Yilda volvió a sentirse ofendida y más porque ese sujeto volvía a llamarla loca. Iba a matarlo, sí, eso sería lo más justo. Echó su cabello rojo hacia un lado gracias a la coleta y prosiguió a caminar rumbo a dónde se encontraban las otras personas. En cuanto dijo lo de las grabaciones, sus sentidos se pusieron en alerta, por lo que menos quería era que la vieran en cualquier pantalla de la red y la reconocieran.

Entró por la puerta de solo personal autorizado para buscar unos resultados, viendo cómo las personas del laboratorio se movían de un lado a otro.

—Veo que tienen mucho trabajo —Yilda buscó su nombre entre los sobres—. ¿Están todos?

—Sí —el chico le pasó unos que recién había salido—. Eres la única que entra a esta parte a buscar resultados. Por eso te amo.

—Me gusta ayudarlos de vez en cuando y más aún, porque es dinero extra para mí —le guiñó el ojo—. Nos vemos…

—¿Sabes quién vino a este hospital? —el chico le susurró antes de que pudiera irse—. El gran Azriel Lemann.

—¿Lemann? ¿Cómo Niklas Lemann?

—Cariño, los Lemann son la segunda familia más influyente de todo el Reino Unido —su amigo la miró incrédulo—. De quién te hablo es del piloto de Fórmula 1, Azriel Lemann —le aclaró—. A veces me pregunto en qué mundo vives, porque te la pasas más allá que acá y es lamentable.

—No ando metiéndome en la vida de los demás si es lo que quieres saber —Yilda negó con la cabeza, antes de tomar sus cosas—. Gracias por la información. Cuando termine mi turno buscaré algo sobre él para no andar tan perdida.

Daba tanta pena ajena, que cualquier persona que la mirara usando su celular, pensaría que tenía redes sociales visibles, pero para lo único que usaba ese aparato, era para ver si había alguna orden de captura.

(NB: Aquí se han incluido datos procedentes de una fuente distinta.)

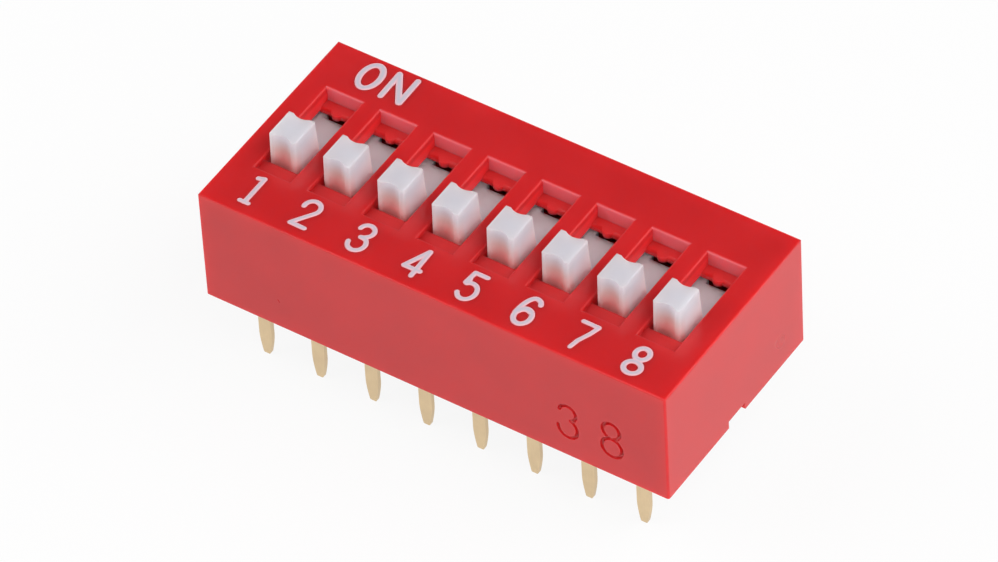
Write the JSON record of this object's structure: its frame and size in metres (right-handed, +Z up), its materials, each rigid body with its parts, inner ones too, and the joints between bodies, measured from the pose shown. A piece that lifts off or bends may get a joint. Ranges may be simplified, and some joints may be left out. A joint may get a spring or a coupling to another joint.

Sus residentes le dieron la noticia de que ningún paciente murió en sus manos durante esos minutos que estuvo lejos de ellos, así que podía estar tranquila en esa parte.

En los resultados, solo una persona tenía ciertos problemas, pero nada más. Después de unas largas horas de ver a sus pacientes y descartar cirugías, se sentó con calma y decidió buscar información sobre el sujeto que su amigo mencionó. Sus manos comenzaron a temblar, su boca se sentó y supo que su vida valía verga cuando lo primero que le mostró el buscador fue una foto del hombre con el que había chocado y que llamó pervertido.

—¿Por qué todo lo malo me pasa a mí? —se llevó ambas manos a la cabeza—. Solo falta que quiera demandarme a mí y no al revés.

—¿De qué se lamenta la jefa? —uno de sus residentes dejó los expedientes sobre una pila—. ¿Se murió alguien?

—No es nada, solo algo que me pasó por idiota —levantó ambas cejas—. ¿Te han molestado algunos residentes?

—Los otros residentes ni nos miran, así que da igual —se encogió de hombros—. Iré a revisar las cosas pendientes. Nos vemos en un momento.

Yilda asintió y tomó cada uno de los expedientes que sus residentes llevaban para revisarlos y ver que los pacientes estuvieran bien. El resto del día fue de ese modo, con ella yendo de un lado a otro y cuando fue su hora de salida, solo quería una cama para dormir. Como era de esperarse, su buena suerte no era la mejor de todas, puesto que la mujer a cargo y la que más odiaba por acoso laboral, estaba ahí como si nada esperando por ella.

Dejó su bata en su bolso, luego se cambió de ropa bajo la atenta mirada de la mujer y se preguntó si de causalidad no se encontraba asquerosas las marcas de cigarrillos y cicatrices que tenía gracias a los abusos que había sufrido a manos de su esposo y sus amigos en el pasado.

—¿Desea algo, doctora Darrin?

—Estoy viéndote mejor ahora. Nada del otro mundo —la mujer tomó asiento en uno de los bancos cerca de los lockers—. Tienes muchas marcas.

—Cosas que pasan —dejó las prendas en su lugar antes de darse la vuelta para mirarla—. No me ha dicho que quiere. Aparte de eso, es raro verla aquí, ya que los jefes de áreas tienen su propio espacio.